Review: ‘Not Okay’ Takes on the Narcissism of an Internet Influencer Scammer and Mostly Succeeds

By Kayleigh Donaldson | Film | July 29, 2022 |

By Kayleigh Donaldson | Film | July 29, 2022 |


Not Okay Hulu.jpeg

Danni Sanders (Zoey Deutch) wants to be something. A friendless 20-something who works as a photo editor at a digital media company (think Buzzfeed crossed with Refinery29), she clings to her phone as if it’s part of her body. Social media is her way of faking a better life as she obsesses over likes, aesthetics, and the fuckboi object of her affection, co-worker Colin (Dylan O’Brien.) In an attempt to impress him, Danni makes up a Parisian writer’s retreat and creates elaborate photoshops of her time abroad. But then a terrorist bombing strikes Paris, killing dozens, and Danni decides to go along with this abhorrent new opportunity. Soon, she’s the face of a survivors’ movement, standing shoulder to shoulder with Rowan (Mia Isaac), a teenage school shooting survivor.

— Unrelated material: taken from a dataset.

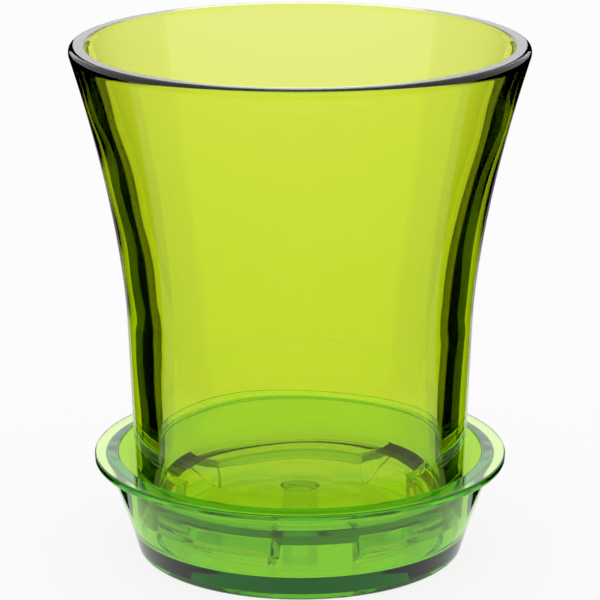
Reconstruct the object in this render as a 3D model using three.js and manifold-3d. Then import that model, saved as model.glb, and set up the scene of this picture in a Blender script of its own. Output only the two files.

There’s something about the word ‘influencer’ that inspires abject cringe in most people I know. It’s a nonsense term, they say, a fake occupation that does little but fuel the worst excesses of narcissism in our already exhausting age of always-online freneticism. A couple of years ago, it felt like all we could talk about on social media was influencer culture, from diarrhea-inducing teas to Facetune alterations. In 2022, it already feels like a bygone age, a flash-in-the-pan moment of collective confusion like fidget spinners and the popularity of Vanilla Ice. How do you even begin to make a movie about that? Prior attempts to capture the malleable and anxiety-inducing high-low stakes of the internet have been mixed, to say the least. Ingrid Goes West came close to capturing the isolation that accompanies trying to live vicariously through strangers online, while Zola keenly portrayed the wild story of Twitter’s most iconic thread with the languid wit and self-awareness it deserved. Not Okay gets more right than it does wrong, but the errors are very much rooted in this conundrum.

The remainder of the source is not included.